Which formats are available?

BF16 and FP8 are available for highest quality. For reduced VRAM usage, use GGUF quantized models from Q2 through Q8.

How many image inputs can I use?

The workflow provides three inputs:

Image 1: Base character.
Image 2: Object or scene.
Image 3: Optional pose reference (DW Pose).

Does it support pose control?

Yes. Add a DW Pose reference in the third slot and connect it to the positive and negative text encoder nodes as shown in the template.

How many objects can it transfer?

Up to three objects can be transferred from your input images into a new output. It supports combinations like person+person, person+product, and person+scene.

How do I reference the inputs in prompts?

Refer to the inputs as “image one,” “image two,” and “image three” in your prompt. Keep instructions short and specific to placement, clothing, and scene details.

How do I address incorrect scale for inserted objects?

If an item appears too small or too large, regenerate or add prompt details that anchor position and relative size. Phrasing like “standing beside the car” or “car in the foreground” helps.

Can I re-edit a generated image?

Yes. Copy the generated image, paste it into the first image node, and run another pass. This is useful for quick color changes or small adjustments without reloading reference images.

Can I create short videos from two images?

Yes. Produce a start frame and an end frame in Qwen ImageEdit, then use the 2.2 start-and-end frame video workflow. Interpolation will smooth the in-between motion.

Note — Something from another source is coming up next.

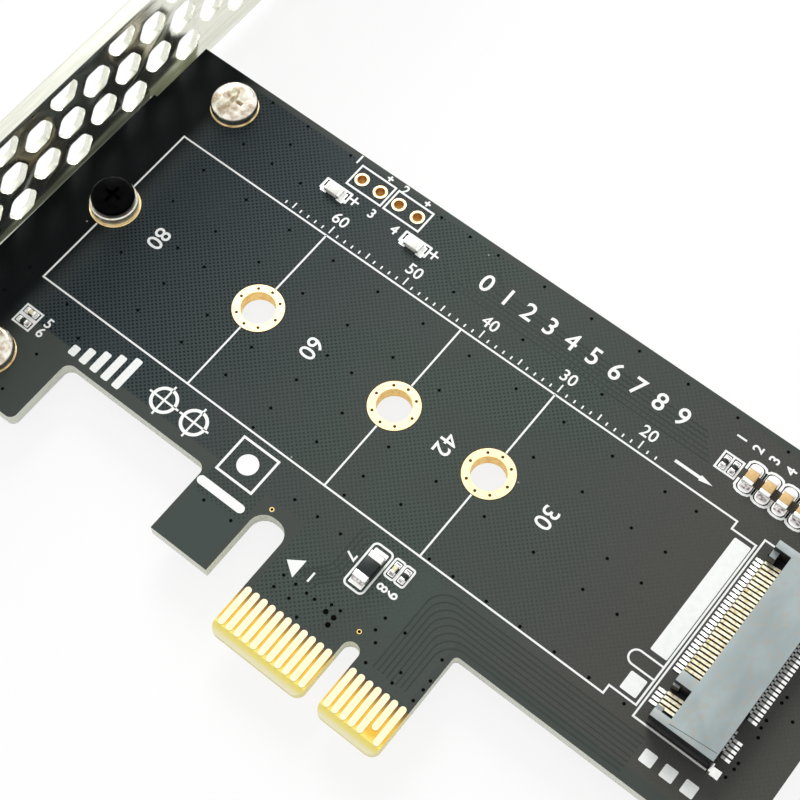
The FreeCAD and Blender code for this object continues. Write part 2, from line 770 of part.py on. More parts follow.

What if I have limited VRAM?

Try GGUF quantized models (Q2–Q8). These reduce VRAM needs and file size. If outputs look softer than desired, test a higher-precision quantization or move to FP8/BF16 when resources allow.

Conclusion

Qwen ImageEdit 2509 brings practical gains to multi-image editing, pose control, and object transfer. The ComfyUI template makes setup straightforward, and the three-input design covers common production needs: base character, product or scene, and pose. Virtual try-ons, person-plus-scene compositions, and targeted wardrobe or color changes all work in a single workflow without complex masking.